■ **Written instruction**:
Below is a listing; copy all of it exactly.

■ **Dataset content**:

----------------

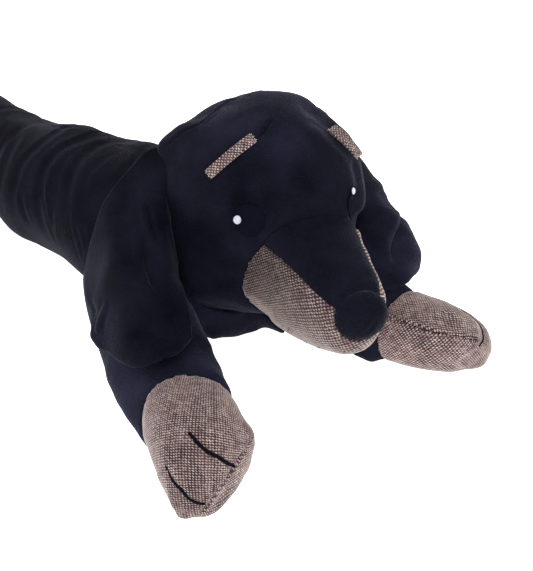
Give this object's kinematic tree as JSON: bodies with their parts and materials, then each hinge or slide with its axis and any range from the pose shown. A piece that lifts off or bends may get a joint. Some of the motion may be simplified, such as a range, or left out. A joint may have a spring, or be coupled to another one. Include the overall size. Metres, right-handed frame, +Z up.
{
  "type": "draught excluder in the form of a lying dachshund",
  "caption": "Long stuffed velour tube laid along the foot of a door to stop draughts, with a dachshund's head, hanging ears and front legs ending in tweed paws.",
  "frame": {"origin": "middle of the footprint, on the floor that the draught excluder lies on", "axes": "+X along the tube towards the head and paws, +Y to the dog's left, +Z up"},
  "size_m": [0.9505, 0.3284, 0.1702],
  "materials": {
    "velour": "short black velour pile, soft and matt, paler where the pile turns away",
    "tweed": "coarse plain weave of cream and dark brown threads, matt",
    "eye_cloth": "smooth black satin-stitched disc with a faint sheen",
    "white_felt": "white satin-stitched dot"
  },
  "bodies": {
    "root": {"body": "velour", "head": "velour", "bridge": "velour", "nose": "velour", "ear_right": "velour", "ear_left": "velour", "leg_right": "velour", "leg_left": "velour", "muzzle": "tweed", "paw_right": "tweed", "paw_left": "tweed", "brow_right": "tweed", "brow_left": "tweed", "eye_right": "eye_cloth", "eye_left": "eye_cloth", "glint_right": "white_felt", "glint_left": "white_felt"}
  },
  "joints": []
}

----------------

■ **Response below**:
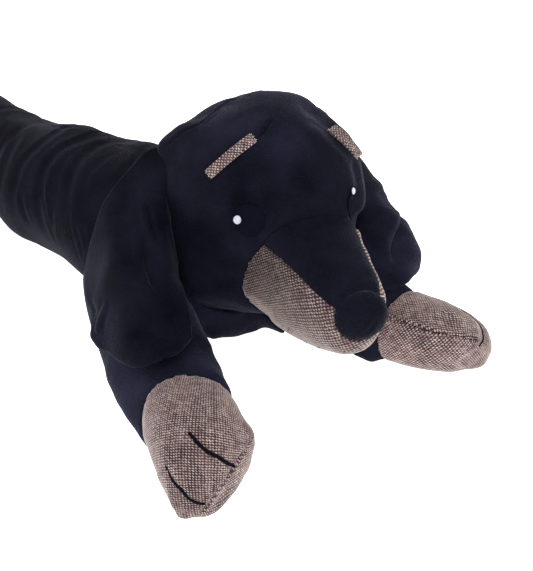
Give this object's kinematic tree as JSON: bodies with their parts and materials, then each hinge or slide with its axis and any range from the pose shown. A piece that lifts off or bends may get a joint. Some of the motion may be simplified, such as a range, or left out. A joint may have a spring, or be coupled to another one. Include the overall size. Metres, right-handed frame, +Z up.
{
  "type": "draught excluder in the form of a lying dachshund",
  "caption": "Long stuffed velour tube laid along the foot of a door to stop draughts, with a dachshund's head, hanging ears and front legs ending in tweed paws.",
  "frame": {"origin": "middle of the footprint, on the floor that the draught excluder lies on", "axes": "+X along the tube towards the head and paws, +Y to the dog's left, +Z up"},
  "size_m": [0.9505, 0.3284, 0.1702],
  "materials": {
    "velour": "short black velour pile, soft and matt, paler where the pile turns away",
    "tweed": "coarse plain weave of cream and dark brown threads, matt",
    "eye_cloth": "smooth black satin-stitched disc with a faint sheen",
    "white_felt": "white satin-stitched dot"
  },
  "bodies": {
    "root": {"body": "velour", "head": "velour", "bridge": "velour", "nose": "velour", "ear_right": "velour", "ear_left": "velour", "leg_right": "velour", "leg_left": "velour", "muzzle": "tweed", "paw_right": "tweed", "paw_left": "tweed", "brow_right": "tweed", "brow_left": "tweed", "eye_right": "eye_cloth", "eye_left": "eye_cloth", "glint_right": "white_felt", "glint_left": "white_felt"}
  },
  "joints": []
}